(Your task)
Repeat exactly the lines running from the line that contains "function addMesh(group, name, geometry, material)" to the line that contains "low, high = Vector((1e9,)"; include both ends and add nothing.

(Dataset rows)

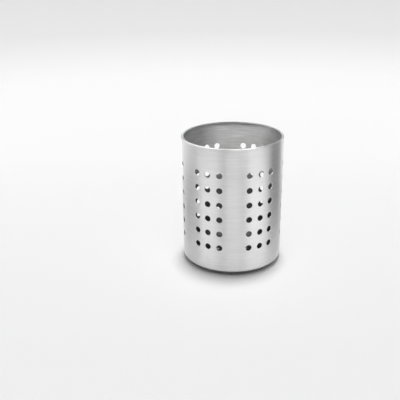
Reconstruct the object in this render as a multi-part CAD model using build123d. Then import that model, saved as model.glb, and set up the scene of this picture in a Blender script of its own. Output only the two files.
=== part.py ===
from build123d import *
import math
import os

# Utensil holder: a free-standing round cup of brushed stainless sheet with groups of
# round holes round its side and its top edge curled inwards.
# Millimetres and degrees. +Z is up, the origin is on the axis at the resting plane,
# and -Y is the front.

# Cup
outer_d = 100.0  # side wall, outside
height = 130.0  # resting plane to the top of the rim
sheet = 0.5  # thickness of the stainless sheet

# Rim, curled inwards from the side wall
rim_core_d = 1.4  # hollow inside the curl
curl_gap = 0.3  # left between the curl's free edge and the wall

# Base pan
corner_inner_r = 7.0  # inside radius where the bottom turns up into the side
rest_ring_w = 6.0  # flat ring that the holder stands on
floor_lift = 1.5  # underside of the floor above the resting plane
step_run = 4.0  # width of the slope from the ring up to the floor
step_inner_r = 2.5  # smaller radius at the slope's two bends
pan_edge_h = 10.0  # top of the pan's upright edge above the resting plane

# Welds
girth_weld_h = 1.0  # gap between the pan's edge and the side wall, filled by the weld
seam_weld_w = 1.2  # gap between the rolled sheet's two edges, filled by the weld
weld_crown = 0.15  # how far both welds stand up inside

# Holes in the side
hole_d = 6.0
columns = 3  # in each group
column_web = 5.9  # metal between two columns, along the outside
row_web = 8.7  # metal between two rows
top_land = 20.7  # plain metal between the rim bead and the top row
foot_land_min = 11.0  # least plain metal between the girth weld and the lowest row
group_gap_min = 20.0  # least plain metal between two groups, along the outside

# Drain holes in the floor
drain_d = 6.0
drain_pitch = 17.0  # from the middle hole to the ring of holes, and to any ring past it
drain_land_min = 6.0  # least plain floor outside the last ring
drain_ring_holes = 6  # in the first ring

cut_over = 1.0  # how far a hole's cutter runs on past both faces of flat sheet

# Worked out from the sizes above
outer_r = outer_d / 2
inner_r = outer_r - sheet
rim_r = rim_core_d / 2 + sheet
rim_centre_z = height - rim_r
curl_turn = 360 - math.degrees(math.acos((rim_core_d / 2 - curl_gap) / rim_r))
corner_r = corner_inner_r + sheet
step_r = step_inner_r + sheet
floor_r = outer_r - corner_r - rest_ring_w - step_run
wall_foot_z = pan_edge_h + girth_weld_h
seam_turn = math.degrees(seam_weld_w / outer_r)

row_pitch = hole_d + row_web
column_pitch = hole_d + column_web
top_row_z = height - 2 * rim_r - top_land - hole_d / 2
lowest_row_min_z = wall_foot_z + foot_land_min + hole_d / 2
rows = int((top_row_z - lowest_row_min_z) / row_pitch) + 1
group_w = hole_d + (columns - 1) * column_pitch
group_pairs = int(math.pi * outer_d / (2 * (group_w + group_gap_min)))
groups = 2 * group_pairs  # even, so that a plain gap faces the front and another the back
group_turn = 360 / groups
column_turn = math.degrees(column_pitch / outer_r)

# The front gap between groups faces -Y, and the seam lies in the gap at the back
front = -90.0
seam_direction = front + 180


def wall_face_line(inset):
    """One face of the side wall and its curl, as seen in section: inset is 0 or the sheet"""
    centre = (outer_r - rim_r, rim_centre_z)
    upright = Line((outer_r - inset, wall_foot_z), (outer_r - inset, rim_centre_z))
    return upright, CenterArc(centre, rim_r - inset, 0, curl_turn)


def wall_section():
    """The side wall with its curl, cut through the axis"""
    outside, outer_curl = wall_face_line(0)
    inside, inner_curl = wall_face_line(sheet)
    foot = Line(outside @ 0, inside @ 0)
    free_edge = Line(outer_curl @ 1, inner_curl @ 1)
    outline = Curve() + [outside, outer_curl, free_edge, inner_curl, inside, foot]
    return Plane.XZ * make_face(outline)


def pan_section():
    """The base pan, cut through the axis: the sheet lies inside this line of its outside"""
    outside = FilletPolyline(
        (0, floor_lift),
        (floor_r, floor_lift),
        (floor_r + step_run, 0),
        (outer_r, 0),
        (outer_r, pan_edge_h),
        radius=[step_r, step_r, corner_r],
    )
    return Plane.XZ * make_face(offset(outside, sheet, side=Side.LEFT))


def side_hole_cutters():
    """One radial cylinder for each hole in the side"""
    reach = sheet + 2 * cut_over + hole_d  # the curved sheet falls away from a wide hole
    drill = Cylinder(hole_d / 2, reach, rotation=(0, 90, 0))
    cutters = []
    for group in range(groups):
        group_direction = front + (group + 0.5) * group_turn
        for column in range(columns):
            direction = group_direction + (column - (columns - 1) / 2) * column_turn
            for row in range(rows):
                place = Pos(outer_r - sheet / 2, 0, top_row_z - row * row_pitch)
                cutters.append(Rot(0, 0, direction) * place * drill)
    return cutters


def drain_hole_cutters():
    """One upright cylinder for each drain hole: the middle one, then ring by ring"""
    drill = Cylinder(drain_d / 2, sheet + 2 * cut_over)
    drain_z = floor_lift + sheet / 2
    cutters = [Pos(0, 0, drain_z) * drill]
    rings = int((floor_r - drain_d / 2 - drain_land_min) / drain_pitch)
    for ring in range(1, rings + 1):
        count = drain_ring_holes * ring
        for hole in range(count):
            turn = Rot(0, 0, front + hole * 360 / count)
            cutters.append(turn * Pos(ring * drain_pitch, 0, drain_z) * drill)
    return cutters


def make_side_wall():
    """The punched sheet, rolled up to the seam and curled at its top"""
    rolled = revolve(wall_section(), Axis.Z, 360 - seam_turn)
    rolled = Rot(0, 0, seam_direction + seam_turn / 2) * rolled
    return rolled - side_hole_cutters()


def make_side_seam_weld():
    """Fills the gap between the rolled sheet's edges, flush outside, with a low crown inside"""
    crown_top = rim_centre_z - 2 * rim_r
    crown = make_face(Polyline(
        (inner_r, wall_foot_z),
        (inner_r, crown_top),
        (inner_r - weld_crown, crown_top - weld_crown),
        (inner_r - weld_crown, wall_foot_z),
        close=True,
    ))
    weld = revolve(wall_section() + Plane.XZ * crown, Axis.Z, seam_turn)
    return Rot(0, 0, seam_direction - seam_turn / 2) * weld


def make_base_pan():
    """The drawn bottom, with its resting ring, lifted floor and drain holes"""
    pan = revolve(pan_section(), Axis.Z)
    return pan - drain_hole_cutters()


def make_base_girth_weld():
    """Joins the pan's edge to the side wall, flush outside, with a low crown inside"""
    middle_z = (pan_edge_h + wall_foot_z) / 2
    outline = Curve() + [
        Polyline(
            (inner_r, pan_edge_h),
            (outer_r, pan_edge_h),
            (outer_r, wall_foot_z),
            (inner_r, wall_foot_z),
        ),
        ThreePointArc(
            (inner_r, wall_foot_z),
            (inner_r - weld_crown, middle_z),
            (inner_r, pan_edge_h),
        ),
    ]
    return revolve(Plane.XZ * make_face(outline), Axis.Z)


pieces = {
    "side_wall": make_side_wall(),
    "side_seam_weld": make_side_seam_weld(),
    "base_pan": make_base_pan(),
    "base_girth_weld": make_base_girth_weld(),
}

os.makedirs("parts", exist_ok=True)
for name, piece in pieces.items():
    piece.label = name
    export_step(piece, f"parts/{name}.step")
    print(name, "solids", len(piece.solids()), "volume", round(piece.volume, 1))

print("side holes", groups, "groups of", columns, "by", rows)
print("clear mouth", round(2 * (outer_r - 2 * rim_r), 2))
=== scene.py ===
# %% [markdown]
# # A perforated utensil holder
#
# The real holder is sheet metal from top to bottom: a flat strip of stainless steel is
# punched with groups of round holes, its top edge is curled, and the strip is rolled into
# a tube and welded. A drawn pan closes the bottom. This lesson makes the same pieces in the
# same order, because a shape that is made as the real one is made has its details in the
# right places without any extra work.

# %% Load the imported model
import math

import bpy
from mathutils import Matrix, Vector


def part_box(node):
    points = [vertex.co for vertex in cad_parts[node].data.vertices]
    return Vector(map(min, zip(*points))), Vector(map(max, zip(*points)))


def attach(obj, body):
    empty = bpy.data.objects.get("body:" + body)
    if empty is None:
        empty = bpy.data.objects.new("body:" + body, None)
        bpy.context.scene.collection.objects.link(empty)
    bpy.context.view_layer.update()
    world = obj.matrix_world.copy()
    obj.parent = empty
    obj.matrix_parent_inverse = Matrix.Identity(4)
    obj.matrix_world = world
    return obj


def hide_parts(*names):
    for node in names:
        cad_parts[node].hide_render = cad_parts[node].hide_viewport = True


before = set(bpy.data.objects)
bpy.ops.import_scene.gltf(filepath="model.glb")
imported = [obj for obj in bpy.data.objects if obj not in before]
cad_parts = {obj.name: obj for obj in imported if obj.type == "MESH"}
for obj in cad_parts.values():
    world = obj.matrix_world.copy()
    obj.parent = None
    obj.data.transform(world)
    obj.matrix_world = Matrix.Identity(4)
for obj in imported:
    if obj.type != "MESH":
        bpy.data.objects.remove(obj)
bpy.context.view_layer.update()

print("nodes", sorted(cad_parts))

# %% [markdown]
# ## Sizes
#
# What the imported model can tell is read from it: the outside radius, the top of the rim and
# the height where the side wall starts. The rest are the maker's own sizes, such as the
# thickness of the sheet and the size of the punch. Everything is in metres, so a millimetre
# has a name of its own.

# %% Sizes of the holder
MM = 0.001
wall_low, wall_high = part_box("side_wall")
_, pan_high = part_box("base_pan")

OUTER_R = pan_high.x
TOP = wall_high.z
WALL_FOOT = wall_low.z
PAN_EDGE = pan_high.z

SHEET = 0.5 * MM
RIM_R = 0.7 * MM + SHEET
CURL_GAP = 0.3 * MM

HOLE_R = 3.0 * MM
COLUMNS = 3
GROUPS = 6
ROWS = 6
COLUMN_PITCH = 11.9 * MM
ROW_PITCH = 14.7 * MM
TOP_LAND = 20.7 * MM

CORNER_R = 7.0 * MM + SHEET
REST_RING = 6.0 * MM
FLOOR_LIFT = 1.5 * MM
STEP_RUN = 4.0 * MM
STEP_R = 2.5 * MM + SHEET
DRAIN_R = 3.0 * MM
DRAIN_PITCH = 17.0 * MM
DRAIN_RING_HOLES = 6

SEAM_W = 1.2 * MM
WELD_CROWN = 0.15 * MM

curl_turn = 2 * math.pi - math.acos((RIM_R - SHEET - CURL_GAP) / RIM_R)
top_row = TOP - 2 * RIM_R - TOP_LAND - HOLE_R
print("outside radius", round(OUTER_R / MM, 2), "height", round(TOP / MM, 2))

# %% [markdown]
# ## Node sums written as Python sums
#
# Both materials and Geometry Nodes are graphs. Written node by node, a short formula fills a
# page, so one small class wraps a socket and overloads the plain operators: an expression
# such as x * x + y * y then adds its Math nodes by itself. Every other node comes from one
# method, which sets the node's own settings first, because they decide which sockets exist.

# %% A wire that can be added and multiplied
class Wire:
    """The output of a node. Sums on it add Math nodes to its graph."""

    def __init__(self, graph, socket):
        self.graph = graph
        self.socket = socket

    def out(self, name):
        """Another output of the same node"""
        return Wire(self.graph, self.socket.node.outputs[name])

    def __add__(self, other):
        return self.graph.math("ADD", self, other)

    def __radd__(self, other):
        return self.graph.math("ADD", other, self)

    def __sub__(self, other):
        return self.graph.math("SUBTRACT", self, other)

    def __rsub__(self, other):
        return self.graph.math("SUBTRACT", other, self)

    def __mul__(self, other):
        return self.graph.math("MULTIPLY", self, other)

    def __rmul__(self, other):
        return self.graph.math("MULTIPLY", other, self)

    def __truediv__(self, other):
        return self.graph.math("DIVIDE", self, other)

    def __rtruediv__(self, other):
        return self.graph.math("DIVIDE", other, self)

    def __pow__(self, other):
        return self.graph.math("POWER", self, other)

    def __neg__(self):
        return self.graph.math("MULTIPLY", self, -1.0)


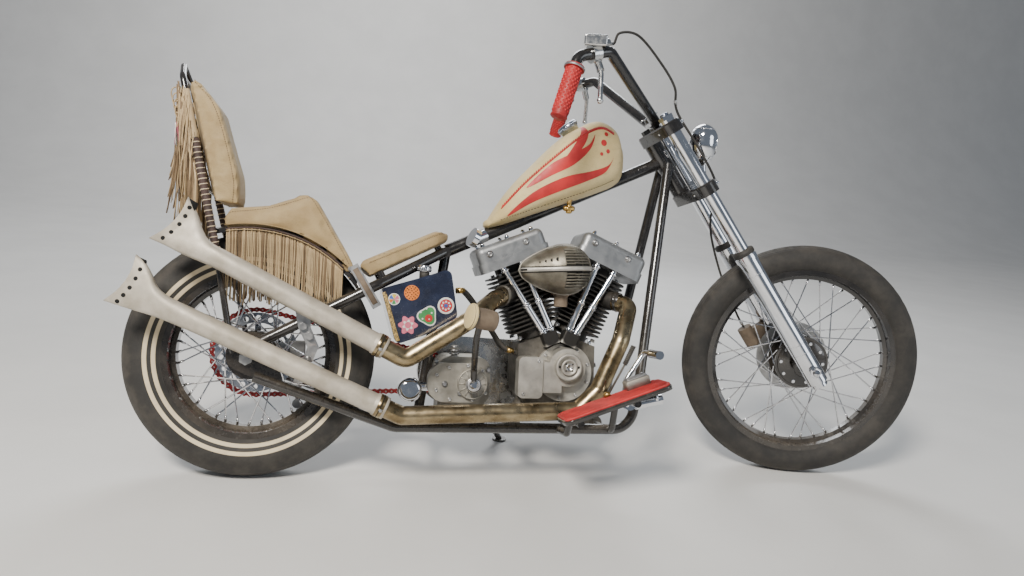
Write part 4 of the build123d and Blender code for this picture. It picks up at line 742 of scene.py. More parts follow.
front_tree = soft_pad("front_seat", "tan", 0.003, 0.004)
rear_tree = soft_pad("rear_seat", "tan", 0.003, 0.004)
back_tree = soft_pad("backrest", "tan", 0.004, 0.006)
seam = side_path([(290, 574), (380, 619), (470, 663), (494, 664)], 40)
kit = Kit()
for side in (-1, 1):
    stitches(kit, front_tree, [(290, 571), (380, 615), (470, 659), (492, 661)], side, 5.0)
    stitches(kit, rear_tree, [(-70, 672), (-56, 681), (30, 697), (94, 719), (122, 729), (143, 720), (224, 590), (240, 560)],
             side, 6.0)
    stitches(kit, back_tree, [(-60, 708), (-64, 780), (-114, 944), (-170, 1012)], side, 6.0)
    kit.tube("tan", along_surface(front_tree, seam, side, -0.6), 1.6, 7)
kit.make("seat_stitching", "chassis", "seat_leather")


# Leather fringe
def thong(kit, root, length, width, sway, steps=7, limit=lambda p: p, mat="thong"):
    """Thin strip that hangs down from its root with a small curl."""
    drift = np.array((RNG.normal(0, sway), RNG.normal(0, sway * 0.25), 0))
    wave, phase = RNG.normal(0, sway * 0.4), RNG.uniform(0, 6)
    path = [limit(np.array(root, float) + DOWN * length * f + drift * f * f
                  + np.array((wave * sin(phase + 5 * f) * f, 0, 0))) for f in np.linspace(0, 1, steps)]
    a = RNG.uniform(-0.7, 0.7)
    if mat == "thong" and RNG.uniform() < 0.42:
        mat = "thong_dark"
    kit.band(mat, path, width, 1.3, (cos(a), sin(a), 0.02), RNG.uniform(-1.2, 1.2))


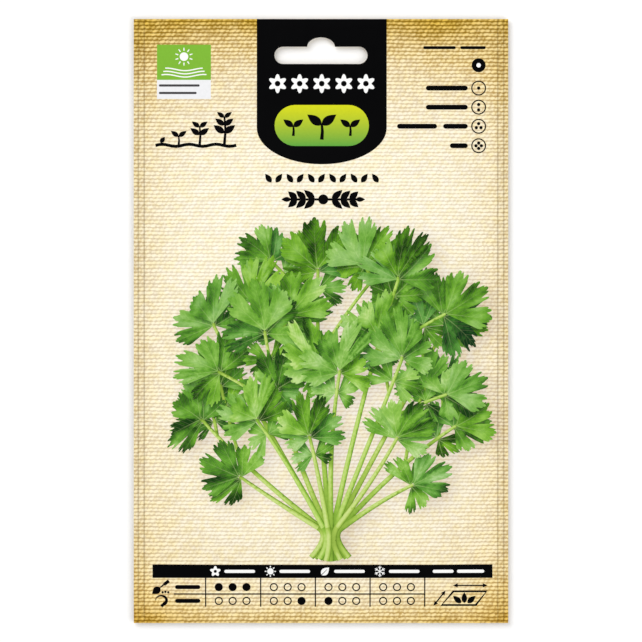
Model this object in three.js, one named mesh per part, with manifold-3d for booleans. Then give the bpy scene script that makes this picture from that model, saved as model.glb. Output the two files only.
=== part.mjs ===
// A paper seed packet lying on its back: two sealed panels with a hang slot, and the seeds between them.
// Millimetres, +Z up. The top edge of the packet is towards +Y, and the origin is on the resting plane,
// under the middle of the packet.
import * as THREE from 'three';
import { mergeVertices } from 'three/addons/utils/BufferGeometryUtils.js';
import Module from 'manifold-3d';

// Outline and paper
const WIDTH = 100;
const HEIGHT = 161.3;
const PAPER = 0.3;
const SEAL_GAP = 0.3; // between the two panels where they are sealed
const SIDE_SEAL = 3;
const FOOT_SEAL = 6;
const HEADER = 22; // flat sealed band that carries the hang slot

// How the packet swells between its seals
const RIM_LIFT = 1.2; // the sealed edges stand this far above the resting plane
const FRONT_RISE = 3.2; // the front panel over the seeds, above its own sealed edges
const FRONT_ROLL = 22; // how far the front panel takes to rise from a side seal
const BACK_ROLL = 16; // how far the back panel takes to sink to the resting plane
const HEAD_SPREAD = 1.4; // the slope below the header is this much longer than those at the sides
const SLACK_START = -2; // above this height the pouch holds no seeds and lies flatter
const SLACK_LENGTH = 60;
const SLACK_SHARE = 0.65; // of the full rise, where the pouch is slack
const COLUMNS = 20;
const ROWS = 32;

// Hang slot: a straight slot with round ends and a low dome over its middle
const SLOT_WIDTH = 24.9;
const SLOT_HEIGHT = 4.6;
const SLOT_BELOW_TOP = 9.7; // packet's top edge to the slot's centre line
const DOME_WIDTH = 7.4;
const DOME_HEIGHT = 2.5;
const SLOT_CUT_HALF = 10; // the cutting solid reaches this far above and below the panels

// Seeds: one layer, lying where they slid to the lower half of the pouch
const SEED_RADIUS = 2.3;
const SEED_FLATTEN = 0.85;
const SEED_PITCH = 3.7;
const SEED_JITTER = 0.12; // of the pitch
const BED_Y = -26;
const BED_HALF_WIDTH = 20;
const BED_HALF_LENGTH = 16.5;
const BED_CLEARANCE = 0.3; // between the seeds and the back panel
const RANDOM_SEED = 7;

const wasm = await Module();
wasm.setup();

function smooth(t) {
  const clamped = Math.min(1, Math.max(0, t));
  return clamped * clamped * (3 - 2 * clamped);
}

// 0 on the seals and the header, 1 where the pouch has its full depth
function fullness(x, y, roll) {
  const fromSide = WIDTH / 2 - SIDE_SEAL - Math.abs(x);
  const fromFoot = y + HEIGHT / 2 - FOOT_SEAL;
  const fromHeader = HEIGHT / 2 - HEADER - y;
  return smooth(fromSide / roll) * smooth(fromFoot / roll) * smooth(fromHeader / (roll * HEAD_SPREAD));
}

function frontMiddle(x, y) {
  const slack = 1 - (1 - SLACK_SHARE) * smooth((y - SLACK_START) / SLACK_LENGTH);
  return RIM_LIFT + PAPER * 1.5 + SEAL_GAP + FRONT_RISE * slack * fullness(x, y, FRONT_ROLL);
}

function backMiddle(x, y) {
  return PAPER / 2 + RIM_LIFT * (1 - fullness(x, y, BACK_ROLL));
}

function toManifold(geometry) {
  const bare = geometry.clone();
  bare.deleteAttribute('normal');
  bare.deleteAttribute('uv');
  const merged = mergeVertices(bare, 1e-4);
  return new wasm.Manifold(new wasm.Mesh({
    numProp: 3,
    vertProperties: new Float32Array(merged.attributes.position.array),
    triVerts: new Uint32Array(merged.index.array),
  }));
}

function toGeometry(solid) {
  const mesh = solid.getMesh();
  const geometry = new THREE.BufferGeometry();
  geometry.setAttribute('position', new THREE.BufferAttribute(new Float32Array(mesh.vertProperties), 3));
  geometry.setIndex(new THREE.BufferAttribute(new Uint32Array(mesh.triVerts), 1));
  geometry.computeVertexNormals();
  return geometry;
}

function slotSolid() {
  const end = SLOT_HEIGHT / 2;
  const straight = SLOT_WIDTH / 2 - end;
  const outline = new THREE.Shape();
  outline.moveTo(-straight, -end);
  outline.lineTo(straight, -end);
  outline.absarc(straight, 0, end, -Math.PI / 2, Math.PI / 2, false);
  outline.lineTo(DOME_WIDTH / 2, end);
  outline.absellipse(0, end, DOME_WIDTH / 2, DOME_HEIGHT, 0, Math.PI, false, 0);
  outline.lineTo(-straight, end);
  outline.absarc(-straight, 0, end, Math.PI / 2, Math.PI * 1.5, false);
  const cutter = new THREE.ExtrudeGeometry(outline, {
    depth: 2 * SLOT_CUT_HALF,
    bevelEnabled: false,
    curveSegments: 8,
  });
  cutter.translate(0, HEIGHT / 2 - SLOT_BELOW_TOP, -SLOT_CUT_HALF);
  return toManifold(cutter);
}

function panelGeometry(middle) {
  const sheet = new THREE.BoxGeometry(WIDTH, HEIGHT, PAPER, COLUMNS, ROWS, 1);
  const position = sheet.attributes.position;
  for (let i = 0; i < position.count; i += 1) {
    position.setZ(i, position.getZ(i) + middle(position.getX(i), position.getY(i)));
  }
  return toGeometry(toManifold(sheet).subtract(slotSolid()));
}

// A repeatable random number from 0 to 1
function makeRandom(start) {
  let state = start;
  return () => {
    state = (state * 1664525 + 1013904223) % 4294967296;
    return state / 4294967296;
  };
}

function seedSolid(x, y, random) {
  const seed = new THREE.IcosahedronGeometry(SEED_RADIUS, 0);
  seed.rotateX(random() * Math.PI);
  seed.rotateY(random() * Math.PI);
  seed.scale(1, 1, SEED_FLATTEN);
  seed.translate(x, y, PAPER + BED_CLEARANCE + SEED_RADIUS * SEED_FLATTEN);
  return toManifold(seed);
}

function seedBedGeometry() {
  const random = makeRandom(RANDOM_SEED);
  const rowStep = SEED_PITCH * Math.sqrt(3) / 2;
  const rows = Math.floor(BED_HALF_LENGTH / rowStep);
  const columns = Math.ceil(BED_HALF_WIDTH / SEED_PITCH);
  let bed = null;
  for (let row = -rows; row <= rows; row += 1) {
    for (let column = -columns; column <= columns; column += 1) {
      const x = (column + (row % 2 === 0 ? 0 : 0.5)) * SEED_PITCH;
      const y = row * rowStep;
      if (Math.hypot(x / BED_HALF_WIDTH, y / BED_HALF_LENGTH) > 1) continue;
      const shiftX = (random() - 0.5) * SEED_JITTER * SEED_PITCH;
      const shiftY = (random() - 0.5) * SEED_JITTER * SEED_PITCH;
      const seed = seedSolid(x + shiftX, BED_Y + y + shiftY, random);
      bed = bed === null ? seed : bed.add(seed);
    }
  }
  return toGeometry(bed);
}

const printedPaper = new THREE.MeshStandardMaterial({ color: 0xf0e4c4, roughness: 0.5, metalness: 0 });
const seedHusk = new THREE.MeshStandardMaterial({ color: 0xb08a50, roughness: 0.8, metalness: 0 });

function addMesh(group, name, geometry, material) {
  const mesh = new THREE.Mesh(geometry, material);
  mesh.name = name;
  group.add(mesh);
}

const packet = new THREE.Group();
addMesh(packet, 'front_panel', panelGeometry(frontMiddle), printedPaper);
addMesh(packet, 'back_panel', panelGeometry(backMiddle), printedPaper);
addMesh(packet, 'coriander_seeds', seedBedGeometry(), seedHusk);

export default packet;
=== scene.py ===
# A flat paper seed packet lying on its back: a printed front panel and a back panel, sealed to each other
# along their edges, with a hang slot through both and coriander seeds between them. The print is part of
# each panel's own surface: the sheet is cut along the outline of everything printed on it.
import math
import random
from functools import cached_property

import bpy
import numpy as np
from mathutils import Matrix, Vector
from mathutils.geometry import delaunay_2d_cdt


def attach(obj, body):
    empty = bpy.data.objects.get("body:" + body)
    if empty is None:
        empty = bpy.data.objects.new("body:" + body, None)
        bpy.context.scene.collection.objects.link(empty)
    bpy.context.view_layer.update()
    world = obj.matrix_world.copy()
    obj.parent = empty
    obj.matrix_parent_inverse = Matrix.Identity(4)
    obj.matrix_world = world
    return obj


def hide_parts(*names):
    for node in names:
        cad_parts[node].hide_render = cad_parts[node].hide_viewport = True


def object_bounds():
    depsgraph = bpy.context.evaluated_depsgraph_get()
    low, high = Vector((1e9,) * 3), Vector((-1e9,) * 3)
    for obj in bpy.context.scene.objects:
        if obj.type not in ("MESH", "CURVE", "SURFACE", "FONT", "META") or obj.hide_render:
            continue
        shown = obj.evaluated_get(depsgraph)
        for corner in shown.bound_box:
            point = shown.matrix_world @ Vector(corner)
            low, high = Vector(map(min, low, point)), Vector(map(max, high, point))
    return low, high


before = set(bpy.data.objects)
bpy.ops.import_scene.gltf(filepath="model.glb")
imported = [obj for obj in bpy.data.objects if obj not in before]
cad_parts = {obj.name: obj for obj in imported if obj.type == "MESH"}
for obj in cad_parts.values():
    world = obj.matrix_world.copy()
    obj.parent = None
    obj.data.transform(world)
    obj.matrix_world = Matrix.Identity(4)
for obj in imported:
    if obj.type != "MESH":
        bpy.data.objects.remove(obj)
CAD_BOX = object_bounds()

# Lengths are in millimetres up to the point where a mesh is made
MM = 0.001
WIDTH = (CAD_BOX[1].x - CAD_BOX[0].x) / MM
HEIGHT = (CAD_BOX[1].y - CAD_BOX[0].y) / MM
TOP = HEIGHT / 2
SIDE = WIDTH / 2

# Paper and swell, as on the frame's solids
PAPER = 0.3
SEAL_GAP = 0.3
SIDE_SEAL = 3.0
FOOT_SEAL = 6.0
HEADER = 22.0
RIM_LIFT = 1.2
FRONT_RISE = 3.2
FRONT_ROLL = 22.0
BACK_ROLL = 16.0
HEAD_SPREAD = 1.4
SLACK_START = -2.0
SLACK_LENGTH = 60.0
SLACK_SHARE = 0.65

# Hang slot
SLOT_WIDTH = 24.9
SLOT_HEIGHT = 4.6
SLOT_BELOW_TOP = 9.7
DOME_WIDTH = 7.4
DOME_HEIGHT = 2.5

# Seeds
SEED_RADIUS = 1.95
SEED_HALF_HEIGHT = 1.9
SEED_PITCH = 3.8
SEED_SHAKE = 0.2
SEED_RIBS = 10
SEED_SIDES = 2 * SEED_RIBS
SEED_RINGS = 9
RIB_DEPTH = 0.09
SEED_TIP = 0.12
SEED_TIP_POWER = 12  # the higher, the sharper the tips
SEED_SIZE = (0.86, 0.94)
BED_Y = -26.0
BED_HALF_WIDTH = 20.5
BED_HALF_LENGTH = 17.0
BED_CLEARANCE = 0.3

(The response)
function addMesh(group, name, geometry, material) {
  const mesh = new THREE.Mesh(geometry, material);
  mesh.name = name;
  group.add(mesh);
}

const packet = new THREE.Group();
addMesh(packet, 'front_panel', panelGeometry(frontMiddle), printedPaper);
addMesh(packet, 'back_panel', panelGeometry(backMiddle), printedPaper);
addMesh(packet, 'coriander_seeds', seedBedGeometry(), seedHusk);

export default packet;
=== scene.py ===
# A flat paper seed packet lying on its back: a printed front panel and a back panel, sealed to each other
# along their edges, with a hang slot through both and coriander seeds between them. The print is part of
# each panel's own surface: the sheet is cut along the outline of everything printed on it.
import math
import random
from functools import cached_property

import bpy
import numpy as np
from mathutils import Matrix, Vector
from mathutils.geometry import delaunay_2d_cdt


def attach(obj, body):
    empty = bpy.data.objects.get("body:" + body)
    if empty is None:
        empty = bpy.data.objects.new("body:" + body, None)
        bpy.context.scene.collection.objects.link(empty)
    bpy.context.view_layer.update()
    world = obj.matrix_world.copy()
    obj.parent = empty
    obj.matrix_parent_inverse = Matrix.Identity(4)
    obj.matrix_world = world
    return obj


def hide_parts(*names):
    for node in names:
        cad_parts[node].hide_render = cad_parts[node].hide_viewport = True


def object_bounds():
    depsgraph = bpy.context.evaluated_depsgraph_get()
    low, high = Vector((1e9,) * 3), Vector((-1e9,) * 3)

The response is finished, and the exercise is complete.